━━━━━ Dataset extract ━━━━━

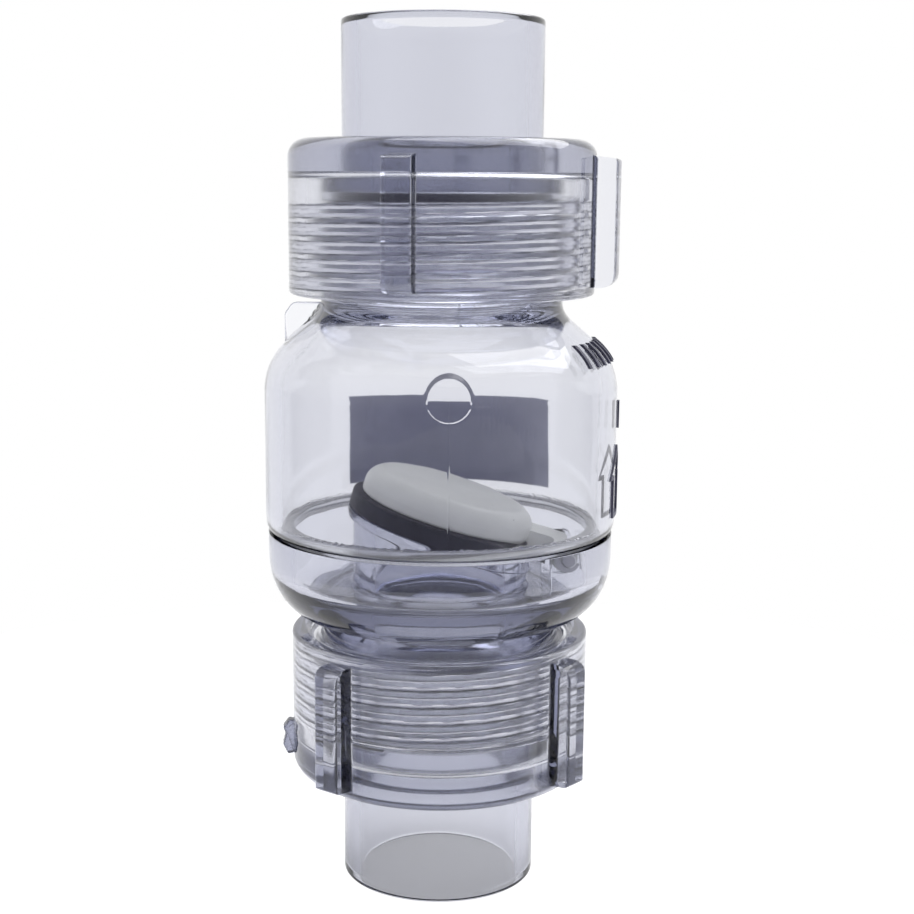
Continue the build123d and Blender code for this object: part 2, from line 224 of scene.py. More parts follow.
def grid_faces(rows: int, cols: int, close_rows: bool = True, close_cols: bool = True) -> np.ndarray:
    """Quads of a grid of vertices, closed in either direction.

    Args:
        rows: the grid's rows.
        cols: the grid's columns.
        close_rows: True if the last row meets the first.
        close_cols: True if the last column meets the first.

    Returns:
        An (n, 4) array of vertex numbers.
    """
    i = np.arange(rows if close_rows else rows - 1)[:, None]
    j = np.arange(cols if close_cols else cols - 1)[None, :]
    i2, j2 = (i + 1) % rows, (j + 1) % cols
    quads = np.stack([i * cols + j, i * cols + j2, i2 * cols + j2, i2 * cols + j], -1)
    return quads.reshape(-1, 4)


def outward(points: np.ndarray, quads: np.ndarray) -> np.ndarray:
    """Quads turned so that a closed surface's faces point out.

    Formula: six times the signed volume is the sum, over each quad's two triangles, of the first
    corner dotted with the cross product of the other two. Below zero, every quad is reversed.

    Args:
        points: the surface's vertices.
        quads: its faces.

    Returns:
        The faces, reversed if they pointed in.
    """
    a, b, c, d = (points[quads[:, k]] for k in range(4))
    volume = np.einsum("ij,ij->i", a, np.cross(b, c)).sum() + np.einsum("ij,ij->i", a, np.cross(c, d)).sum()
    return quads if volume > 0 else quads[:, ::-1]


def make_piece(name: str, points: np.ndarray, faces: list | np.ndarray, sharp: float = 38.0) -> bpy.types.Object:
    """A mesh object at the origin, from points in mm, shaded smooth up to a sharp angle in degrees.

    Args:
        name: the piece's name.
        points: an (n, 3) array in mm.
        faces: quads as an array, or a list of faces.
        sharp: edges that turn by more than this stay sharp.

    Returns:
        The new object.
    """
    mesh = bpy.data.meshes.new(name)
    rows = faces.tolist() if isinstance(faces, np.ndarray) else faces
    mesh.from_pydata((points * MM).tolist(), [], rows)
    mesh.polygons.foreach_set("use_smooth", np.ones(len(mesh.polygons), dtype=bool))
    mesh.set_sharp_from_angle(angle=math.radians(sharp))
    mesh.validate()
    mesh.update()
    piece = bpy.data.objects.new(name, mesh)
    bpy.context.scene.collection.objects.link(piece)
    return piece


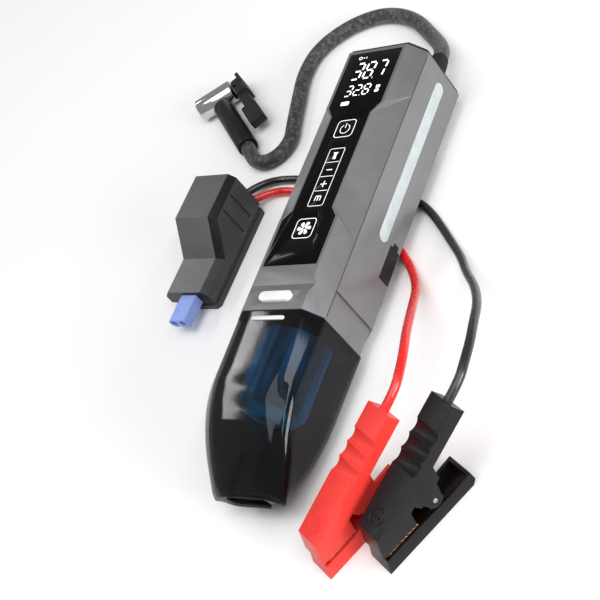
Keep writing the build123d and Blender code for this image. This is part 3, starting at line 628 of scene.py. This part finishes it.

━━━━━

Your task - Repeat all of the records above exactly as they appear.

Result of this exercise -
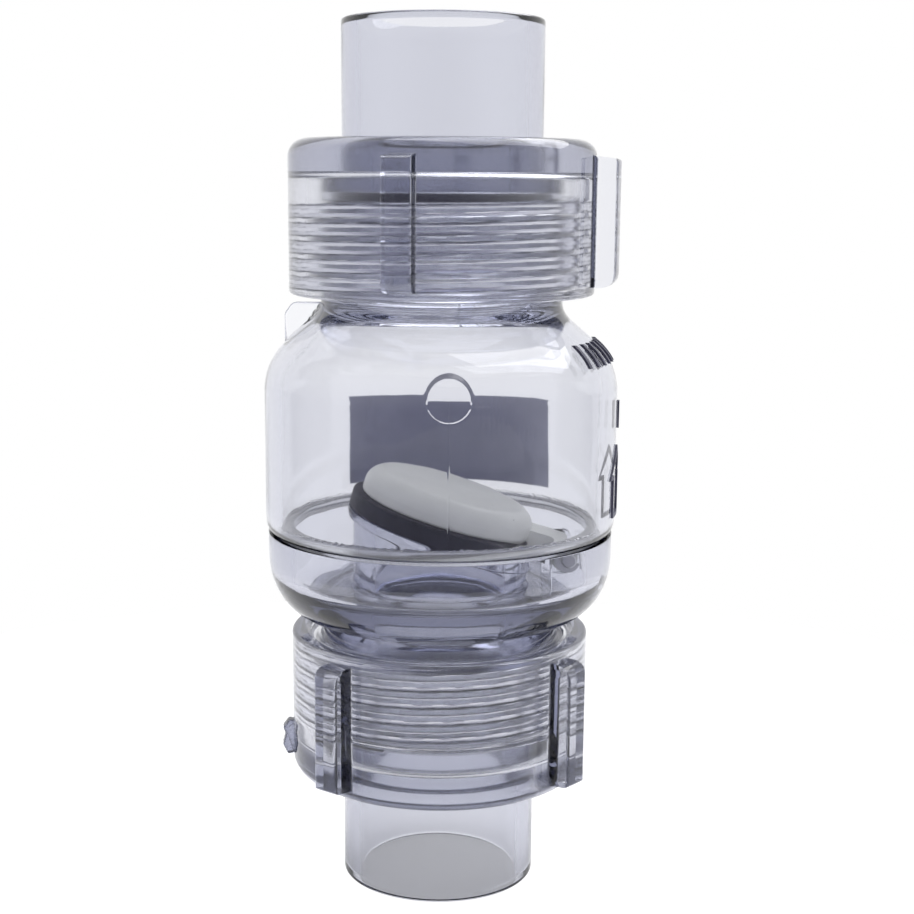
Continue the build123d and Blender code for this object: part 2, from line 224 of scene.py. More parts follow.
def grid_faces(rows: int, cols: int, close_rows: bool = True, close_cols: bool = True) -> np.ndarray:
    """Quads of a grid of vertices, closed in either direction.

    Args:
        rows: the grid's rows.
        cols: the grid's columns.
        close_rows: True if the last row meets the first.
        close_cols: True if the last column meets the first.

    Returns:
        An (n, 4) array of vertex numbers.
    """
    i = np.arange(rows if close_rows else rows - 1)[:, None]
    j = np.arange(cols if close_cols else cols - 1)[None, :]
    i2, j2 = (i + 1) % rows, (j + 1) % cols
    quads = np.stack([i * cols + j, i * cols + j2, i2 * cols + j2, i2 * cols + j], -1)
    return quads.reshape(-1, 4)


def outward(points: np.ndarray, quads: np.ndarray) -> np.ndarray:
    """Quads turned so that a closed surface's faces point out.

    Formula: six times the signed volume is the sum, over each quad's two triangles, of the first
    corner dotted with the cross product of the other two. Below zero, every quad is reversed.

    Args:
        points: the surface's vertices.
        quads: its faces.

    Returns:
        The faces, reversed if they pointed in.
    """
    a, b, c, d = (points[quads[:, k]] for k in range(4))
    volume = np.einsum("ij,ij->i", a, np.cross(b, c)).sum() + np.einsum("ij,ij->i", a, np.cross(c, d)).sum()
    return quads if volume > 0 else quads[:, ::-1]


def make_piece(name: str, points: np.ndarray, faces: list | np.ndarray, sharp: float = 38.0) -> bpy.types.Object:
    """A mesh object at the origin, from points in mm, shaded smooth up to a sharp angle in degrees.

    Args:
        name: the piece's name.
        points: an (n, 3) array in mm.
        faces: quads as an array, or a list of faces.
        sharp: edges that turn by more than this stay sharp.

    Returns:
        The new object.
    """
    mesh = bpy.data.meshes.new(name)
    rows = faces.tolist() if isinstance(faces, np.ndarray) else faces
    mesh.from_pydata((points * MM).tolist(), [], rows)
    mesh.polygons.foreach_set("use_smooth", np.ones(len(mesh.polygons), dtype=bool))
    mesh.set_sharp_from_angle(angle=math.radians(sharp))
    mesh.validate()
    mesh.update()
    piece = bpy.data.objects.new(name, mesh)
    bpy.context.scene.collection.objects.link(piece)
    return piece


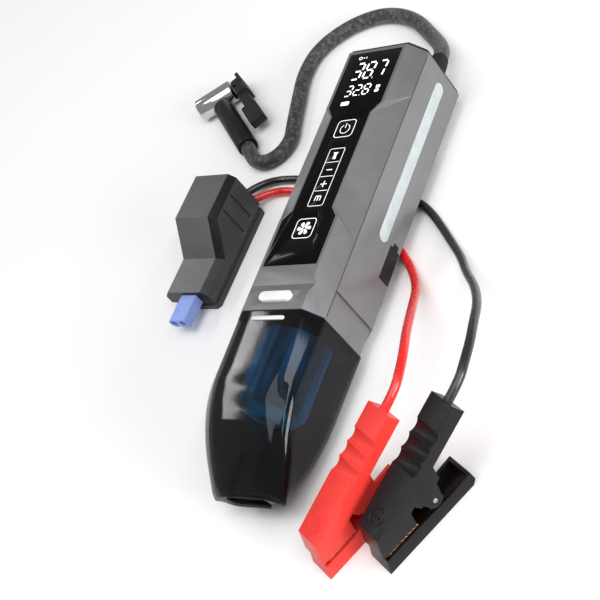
Keep writing the build123d and Blender code for this image. This is part 3, starting at line 628 of scene.py. This part finishes it.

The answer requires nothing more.